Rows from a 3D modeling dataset

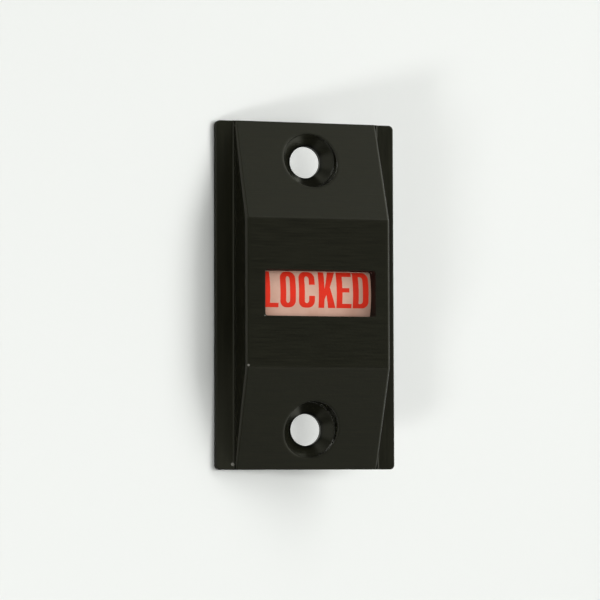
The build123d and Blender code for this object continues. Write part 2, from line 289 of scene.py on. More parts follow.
@dataclass(frozen=True)
class BlackAnodised:
    """Satin black anodised aluminium: milled across on the rib, drawn lengthwise on the flanges.

    Places are in millimetres from the middle of the housing's back. What is cut is every face that turns well
    away from the front and the back.
    """
    dye: Colour = srgb(15, 15, 9)
    rubbed: Colour = srgb(25, 25, 16)
    # Painted shade for the window's walls and the screw seats' throats.
    painted_shade: Colour = srgb(7, 8, 6)
    # Painted light for the lower part of the left flange.
    flange_light: Colour = srgb(44, 44, 36)
    # Edge wear, and a painted highlight along the rib's creases.
    wear_and_crease_highlight: Colour = srgb(70, 68, 62)
    bare: Colour = srgb(122, 120, 114)
    sheen: Colour = (1.0, 1.0, 0.84)
    milling: Grain = Grain((0.12, 1.0, 3.6), detail=4.0, rough=0.6)
    drawing: Grain = Grain((3.2, 1.0, 0.10), detail=4.0, rough=0.6)
    etching: Grain = Grain((1.6, 2.4, 2.4), detail=5.0, rough=0.7)
    clouding: Grain = Grain(scale=0.16)
    rubbing: Grain = Grain(scale=1.3)
    line_span: Span = (0.2, 0.8)
    rubbed_span: Span = (0.35, 0.7)
    flange_light_share: float = 0.5
    edge_share: float = 0.12
    crease_highlight_share: float = 0.08
    cut_facing: float = 0.9
    rib_half: float = 16.4
    rib_foot: float = -1.7
    side: float = 20.2
    window_half: float = 14.0
    window_up: float = 6.0
    hole_up: float = 29.4
    bore: float = 3.6
    throat: Span = (3.7, 4.3)
    rim: Span = (5.2, 7.1)
    lit_flange_depth: float = -1.0
    lit_flange_down: Span = (4.0, 26.0)
    crease_up: float = 16.2
    crease_half: float = 0.5
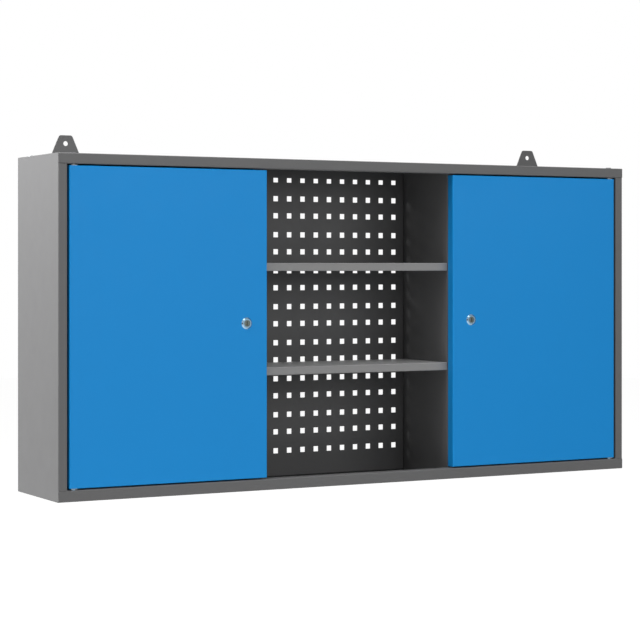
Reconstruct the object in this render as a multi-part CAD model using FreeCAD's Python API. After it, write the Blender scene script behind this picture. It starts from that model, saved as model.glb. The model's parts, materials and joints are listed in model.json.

• [Work to do] Look at the material above and copy, word for word, its lines from the first through the one containing "on the flanges.".

• [The reply]
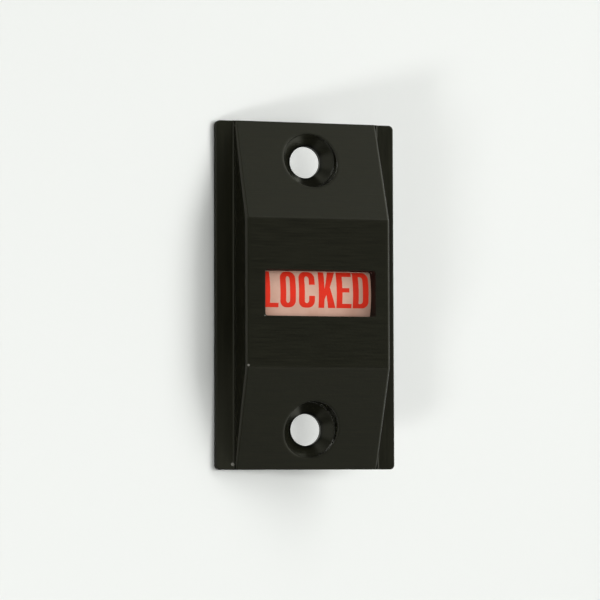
The build123d and Blender code for this object continues. Write part 2, from line 289 of scene.py on. More parts follow.
@dataclass(frozen=True)
class BlackAnodised:
    """Satin black anodised aluminium: milled across on the rib, drawn lengthwise on the flanges.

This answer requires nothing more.